Кучер охотно исполнил бы ее просьбу, но ведь на парижских улицах такая толчея! Другие фиакры то и дело загораживали проезд, приходилось останавливаться, особенно на бесконечно длинной улице Монмартр. Анжела сидела, судорожно обхватив колени. Ей казалось, что она никогда не доедет. Она напряженно думала, жива ли еще ее дочурка? Она верила в Бога и в людскую доброту. Да, добрые люди есть повсюду, нужно только найти их. Как хорошо отнеслась к ней хозяйка молочной! А Клара Буссони? Эту славную девушку вызвали на допрос раньше Анжелы и, вероятно, сразу же освободили. Клара, надо полагать, поспешила на Монмартр, как обещала, и сейчас находится около Лизетты. Потом была еще Амели… Эта, конечно, не слишком достойна уважения, но все-таки она — женщина и вдобавок — крестная мать Лизетты… Даже тетка Гришон, и та могла спасти малютку, если бы услыхала ее крики, разнося письма по квартирам. Правда, она старая ведьма, но вид ребенка, попавшего в беду, разжалобит даже камень. И потом, нельзя же судить о людях только по внешности. Нет! Нет! Взять хотя бы Руссерана: с виду такой симпатичный человек, а в действительности… О, Господи! Да и в квартире напротив жили люди: кто-нибудь должен был услышать плач Лизетты, — ведь голосок у нее на славу. Только начнет орать — издалека слышно… Ведь она такая здоровенькая!

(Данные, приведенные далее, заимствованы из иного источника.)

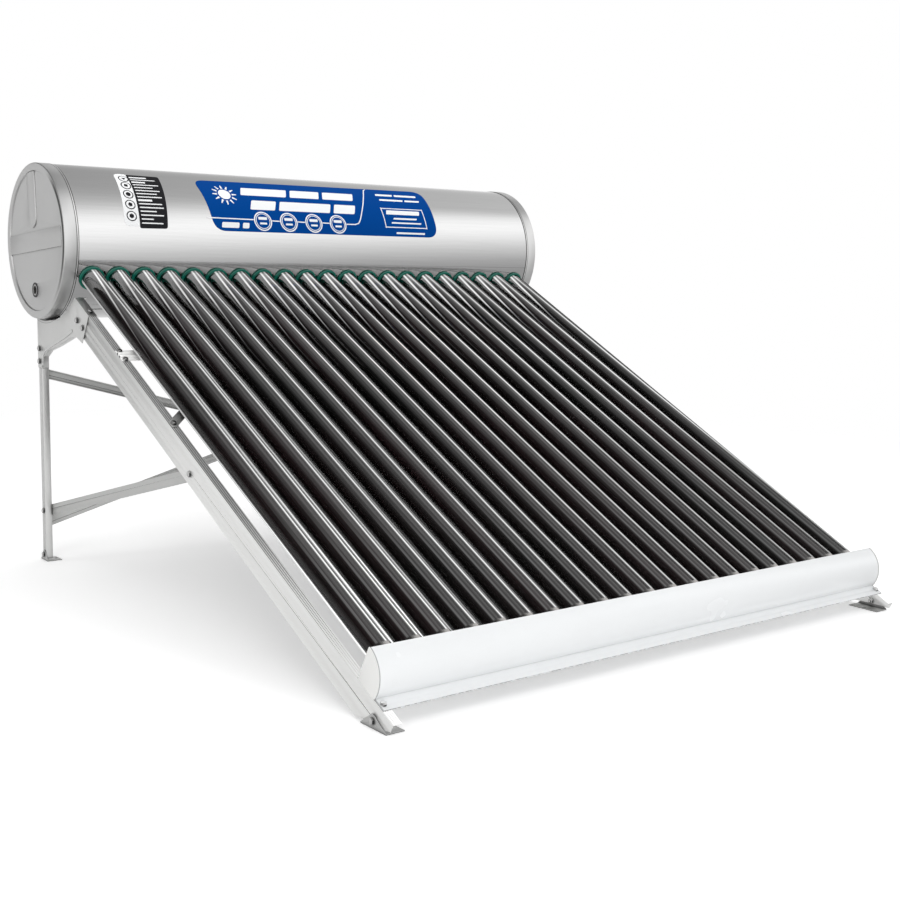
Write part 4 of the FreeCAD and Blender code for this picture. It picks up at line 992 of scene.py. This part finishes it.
def patch(name, outlines, lift, thick, material):
    """Curved sticker pieces, lift mm above the shell and thick mm deep."""
    verts, faces = [], []
    for outline in outlines:
        points, cut = cut_faces(outline)
        base = len(verts)
        top = base + len(points)
        verts += [on_tank(x, turn, lift) for x, turn in points]
        verts += [on_tank(x, turn, lift + thick) for x, turn in points]
        border = {}             # edges used by one face only, in order
        for face in cut:
            faces.append(tuple(top + i for i in face))
            faces.append(tuple(base + i for i in reversed(face)))
            for a, b in zip(face, [*face[1:], face[0]]):
                if (b, a) in border:
                    del border[(b, a)]
                else:
                    border[(a, b)] = True
        for a, b in border:
            faces.append((base + a, base + b, top + b, top + a))
    obj = new_piece(name, verts, faces, [MATERIALS[material]], smooth=False)
    tidy(obj.data)
    shade_smooth(obj.data)
    obj.data.set_sharp_from_angle(angle=math.radians(30))


def rounded(corners, radius, steps):
    """Rounds a polygon's corners."""
    flat = [Vector((x, turn * ARC_MM)) for x, turn in corners]
    points = []
    for k, corner in enumerate(flat):
        before, after = flat[k - 1], flat[(k + 1) % len(flat)]
        reach = min(radius, (before - corner).length / 2.05, (after - corner).length / 2.05)
        start = corner + (before - corner).normalized() * reach
        end = corner + (after - corner).normalized() * reach
        for step in range(steps + 1):
            t = step / steps
            point = start * (1 - t) ** 2 + corner * 2 * t * (1 - t) + end * t ** 2
            points.append((point.x, point.y / ARC_MM))
    return points


def disc(x, turn, radius, sides, phase=0.0):
    angles = [2 * math.pi * k / sides + phase for k in range(sides)]
    return [(x + radius * math.cos(angle), turn + radius * math.sin(angle) / ARC_MM)
            for angle in angles]


def band(points, width):
    """A bent strip of even width through the points."""
    flat = [Vector((x, turn * ARC_MM)) for x, turn in points]
    left, right = [], []
    for k, point in enumerate(flat):
        arriving = (point - flat[k - 1]).normalized() if k else (flat[1] - point).normalized()
        leaving = (flat[k + 1] - point).normalized() if k < len(flat) - 1 else arriving
        heading = (arriving + leaving).normalized()
        across = Vector((-heading.y, heading.x))
        grow = 1.0 / max(0.5, across.dot(Vector((-arriving.y, arriving.x))))
        left.append(point + across * width / 2 * grow)
        right.append(point - across * width / 2 * grow)
    return [(point.x, point.y / ARC_MM) for point in left + right[::-1]]


def bar(left, right, turn, tall, lean, radius):
    """A leaning rounded bar centred on turn, tall mm high."""
    half = tall / ARC_MM / 2
    return rounded([(left + lean, turn - half), (right + lean, turn - half),
                    (right - lean, turn + half), (left - lean, turn + half)], radius, 4)


def sun(x, turn):
    """A disc with twelve tapering rays."""
    ray = [(25, -3.4), (40, -1.4), (40, 1.4), (25, 3.4)]     # (outwards, across), mm
    shapes = [disc(x, turn, 20, 36)]
    for k in range(12):
        angle = 2 * math.pi * k / 12
        ux, uy = math.cos(angle), math.sin(angle)
        shapes.append([(x + ux * out - uy * side, turn + (uy * out + ux * side) / ARC_MM)
                       for out, side in ray])
    return shapes


# The white line across the main label: its pieces between the badges, then
# the piece that climbs on the right.
LINE_WIDTH = 3.4
LINE_PIECES = [
    [(-423, 21.6), (-266, 21.3)],
    [(-202, 20.9), (-175, 20.8)],
    [(-111, 20.9), (-84, 20.8)],
    [(-20, 20.9), (6, 20.8)],
    [(70, 20.6), (104, 20.7), (118, 21.8), (126, 24.5), (192, 57.0), (199, 60.2), (208, 61.9)]]
# Plain blocks: left, right, turn, height, lean, corner radius
BLOCKS = [
    (-278, -118, 48.5, 34, -7, 5), (-104, 2, 48.5, 34, -7, 5), (16, 132, 48.5, 34, -7, 5),
    (-262, -176, 34.5, 34, -7, 5), (-162, 24, 34.5, 34, -7, 5), (38, 118, 34.5, 34, -7, 5),
    (-376, -318, 16.2, 17, -2, 4), (-306, -284, 16.2, 17, -2, 4),
    (232, 300, 54.0, 10, -2, 3), (308, 398, 54.0, 10, -2, 3),
    (236, 330, 47.4, 8, -2, 2.5), (338, 398, 47.4, 8, -2, 2.5), (262, 378, 14.6, 6, -1, 2)]
# The four sides of the framed panel on the right, and the blocks inside it
PANEL_SIDES = [
    [(224, 19.6), (390, 19.6)], [(390, 18.9), (390, 38.2)],
    [(390, 37.5), (224, 37.5)], [(224, 38.2), (224, 18.9)]]
PANEL_BLOCKS = [
    (240, 374, 33.6, 16, -3, 3), (262, 356, 27.6, 6, -2, 2), (250, 370, 23.6, 5, -1, 1.5)]
# Round badges in a row, as stacked discs: part, radius, lift, thickness, material
BADGE_X = (-234, -143, -52, 38)
BADGE_TURN = 20.4
BADGE_DISCS = [
    ("rings", 31, 0.43, 0.20, "print"), ("fields", 27, 0.66, 0.12, "blue"),
    ("inner", 24.6, 0.80, 0.10, "print"), ("centres", 22.4, 0.92, 0.10, "blue")]


def main_label():
    sheet = rounded([(-402, 11.3), (430, 11.7), (431, 63.8), (-423, 61.0)], 40, 10)
    patch("label_blue_sheet", [sheet], lift=0.05, thick=0.35, material="blue")
    marks = [band(points, LINE_WIDTH) for points in LINE_PIECES]
    marks += sun(-340, 44.0)
    marks += [bar(*row) for row in BLOCKS]
    marks += [band(points, 3.0) for points in PANEL_SIDES]
    marks += [bar(*row) for row in PANEL_BLOCKS]
    patch("label_white_print", marks, lift=0.42, thick=0.18, material="print")
    for part, radius, lift, thick, material in BADGE_DISCS:
        patch("label_badge_" + part, [disc(x, BADGE_TURN, radius, 40) for x in BADGE_X],
              lift, thick, material)
    upper = [bar(x - 15, x + 15, 22.6, 9, 0, 2.5) for x in BADGE_X]
    lower = [bar(x - 12, x + 12, 18.4, 6, 0, 1.5) for x in BADGE_X]
    patch("label_badge_marks", upper + lower, lift=1.04, thick=0.10, material="print")


# Small data label: round signs as (x, turn), with the sides of each sign's mark
SIGNS = [(-647, 56.4), (-651, 47.9), (-655, 38.8), (-658, 29.6), (-661, 20.3)]
SIGN_SIDES = (3, 4, 12, 5, 6)
TEXT_TOP, TEXT_PITCH = 58.6, 3.1    # first line's turn and the step down, degrees
TEXT_SHARES = (0.62, 0.9, 0.5, 0.96, 0.7, 0.94, 0.8, 0.96, 0.55, 0.92, 0.97, 0.66, 0.94,
               0.5, 0.9)            # how much of the room each line fills
TEXT_HEADINGS = (0, 2, 8)           # the taller lines


def text_lines():
    lines = []
    for k, share in enumerate(TEXT_SHARES):
        turn = TEXT_TOP - k * TEXT_PITCH
        left = -627 + (TEXT_TOP - turn) * -0.12
        room = 86 - k * 0.9
        tall = 6.5 if k in TEXT_HEADINGS else 3.6
        lines.append(bar(left, left + room * share, turn, tall, 0, 1.0))
    return lines


def data_label():
    """A white rounded strip of five round signs beside a dark panel of lines."""
    strip = rounded([(-687, 12.4), (-622, 12.4), (-622, 63.4), (-670, 64.0)], 22, 8)
    patch("data_label_strip", [strip], lift=0.05, thick=0.25, material="print")
    panel = rounded([(-640, 11.2), (-554, 11.5), (-531, 62.0), (-632, 62.8)], 7, 6)
    patch("data_label_panel", [panel], lift=0.32, thick=0.12, material="black")
    patch("data_label_signs", [disc(x, turn, 15.5, 28) for x, turn in SIGNS],
          lift=0.46, thick=0.12, material="black")
    patch("data_label_sign_fields", [disc(x, turn, 12.4, 28) for x, turn in SIGNS],
          lift=0.60, thick=0.10, material="print")
    patch("data_label_sign_marks",
          [disc(x, turn, 7.5, sides, phase=0.5) for (x, turn), sides in zip(SIGNS, SIGN_SIDES)],
          lift=0.72, thick=0.10, material="black")
    patch("data_label_lines", text_lines(), lift=0.46, thick=0.10, material="print")


main_label()
data_label()

# ---------------------------------------------------------------------- stage
# Studio brightness against the angle round the tank's axis: 0 is the front
# horizon, 90 overhead, 180 the back horizon, negative below the front horizon.
STUDIO = [
    (-90, 0.36), (-50, 0.38), (-34, 0.48), (-21, 0.64), (-12, 0.75), (-3, 0.88), (6, 1.02),
    (16, 1.16), (24, 1.23), (32, 1.24), (40, 1.18), (50, 1.01), (60, 0.79), (71, 0.60),
    (83, 0.50), (104, 0.47), (133, 0.45), (150, 0.48), (162, 0.62), (176, 0.85), (200, 0.80),
    (240, 0.55), (270, 0.40)]


def studio(x, y, z):
    """What a mirror sees in direction (x, y, z)."""
    turn = turn_of(y, z)
    turn = turn + turn.lt(-90.0) * 360.0
    # the table slides round with x, at the front and overhead only
    shifted = turn - (x - 0.45).max(-0.10).min(0.24) * 105.0 * turn.fade(60, 100)
    level = ((shifted + 90.0) / 360.0).ramp([((turn + 90) / 360, v) for turn, v in STUDIO])
    # behind, it brightens towards the right
    behind = turn.smooth(62, 100)
    level = level * ((x - 0.45).max(-0.2).min(0.25) * 1.6 * behind + 1.0)
    # dark curtain overhead and behind on the left
    high = z.smooth(0.18, 0.45)
    curtain = x.smooth(-0.15, 0.40, 0.10, 1.0)
    return level * ((curtain - 1.0) * behind * high + 1.0)


def mat_paper():
    """Pale paper that turns plain white away from the object."""
    mat = Material("stage_paper")
    x, y, _ = mat.xyz()
    paper = mat.noise(2.0, detail=2)
    mat.set(color=mat.mix(paper, (0.86, 0.86, 0.86), (0.90, 0.90, 0.90)),
            rough=0.9, spec=0.05)
    lit = mat.add_shader(mat.bsdf.outputs[0], mat.emission(0.30))
    far = (((y + 0.6) * (y + 0.6)) + x * x).sqrt().smooth(2.2, 4.2)
    seen = mat.mix_shader(far, lit, mat.emission(1.0))
    # in reflections the floor takes the studio's own tones
    incoming = mat.xyz(mat.node("ShaderNodeNewGeometry").outputs["Incoming"])
    mirrored = mat.emission(studio(*[part * -1.0 for part in incoming]))
    mat.show(mat.mix_shader(mat.light_path("Is Glossy Ray"), seen, mirrored))
    return mat.data


def stage_floor():
    cells, half, z = 24, 16.0, -0.0005
    row = cells + 1
    verts = [(-half + 2 * half * i / cells, -half + 2 * half * j / cells, z)
             for j in range(row) for i in range(row)]
    faces = [(j * row + i, j * row + i + 1, (j + 1) * row + i + 1, (j + 1) * row + i)
             for j in range(cells) for i in range(cells)]
    new_piece("stage_floor", verts, faces, [mat_paper()], body=None)


def softbox(name, place, target, size, power):
    """A square area light that doesn't show in reflections."""
    light = bpy.data.lights.new(name, "AREA")
    light.energy = power
    light.shape = "RECTANGLE"
    light.size = size
    light.size_y = size
    obj = bpy.data.objects.new(name, light)
    bpy.context.scene.collection.objects.link(obj)
    obj.location = place
    aim = Vector(target) - Vector(place)
    obj.rotation_euler = aim.to_track_quat("-Z", "Y").to_euler()
    obj.visible_glossy = False


def studio_world():
    """Studio tones in reflections, soft grey light, plain white to the camera."""
    world = bpy.data.worlds.new("studio")
    bpy.context.scene.world = world
    world.use_nodes = True
    tree = world.node_tree
    tree.nodes.clear()
    coords = add_node(tree, "ShaderNodeTexCoord")
    x, y, z = split(tree, coords.outputs["Generated"])
    rays = add_node(tree, "ShaderNodeLightPath").outputs
    glossy = Value(tree, rays["Is Glossy Ray"])
    camera = Value(tree, rays["Is Camera Ray"])
    backdrop = 1.0
    soft = z.smooth(-0.2, 1.0, 0.56, 0.66)
    strength = studio(x, y, z) * glossy + soft * glossy.cut()
    strength = strength * camera.cut() + camera * backdrop
    background = add_node(tree, "ShaderNodeBackground", {0: (1, 1, 1, 1), 1: strength})
    add_node(tree, "ShaderNodeOutputWorld", {0: background.outputs[0]})


def place_camera():
    camera = bpy.data.cameras.new("camera")
    camera.sensor_width = 36.0
    camera.lens = 52.2948
    camera.clip_end = 100
    obj = bpy.data.objects.new("camera", camera)
    bpy.context.scene.collection.objects.link(obj)
    right = Vector((0.78743952, -0.61598974, 0.02226294)).normalized()
    up = Vector((0.07183607, 0.12758261, 0.98922306)).normalized()
    forward = Vector((0.61219162, 0.77735405, -0.14471387)).normalized()
    turned = Matrix((right, up, -forward)).transposed().to_4x4()
    obj.matrix_world = Matrix.Translation((-2.27279, -3.74134, 0.92849)) @ turned
    bpy.context.scene.camera = obj


def render_settings():
    scene = bpy.context.scene
    scene.view_settings.view_transform = "Standard"
    scene.view_settings.look = "None"
    scene.view_settings.exposure = 0.0
    scene.cycles.use_denoising = True
    scene.cycles.max_bounces = 10
    scene.cycles.transparent_max_bounces = 24
    scene.cycles.glossy_bounces = 5
    scene.cycles.diffuse_bounces = 4
    scene.cycles.sample_clamp_indirect = 6.0


stage_floor()
softbox("key_softbox", (-3.4, -4.4, 4.4), target=(0, -0.6, 0.5), size=3.0, power=108)
softbox("fill_softbox", (4.5, -3.0, 3.0), target=(0, -0.6, 0.5), size=3.0, power=35)
softbox("top_softbox", (0.4, 0.6, 5.0), target=(0, -0.6, 0.4), size=4.0, power=80)
studio_world()
place_camera()
render_settings()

При этой мысли юная мать улыбнулась сквозь слезы. Она всеми силами старалась успокоиться, боясь, что у нее пропадет молоко. Ее груди были переполнены, их ждали розовые губки Лизетты. Нужно было помнить об этом и не волноваться.
С грехом пополам фиакр катил по мостовой и постепенно приближался к цели. Беспокойство Анжелы росло. Не успели подъехать, как она распахнула дверцу и бросилась к дому, крикнув кучеру, чтобы он подождал. Но кучер, которому еще не заплатили, не очень-то доверял людям, живущим в таких трущобах. Видя, что Анжела исчезает в воротах, он побежал за ней и настиг у самого входа в привратницкую.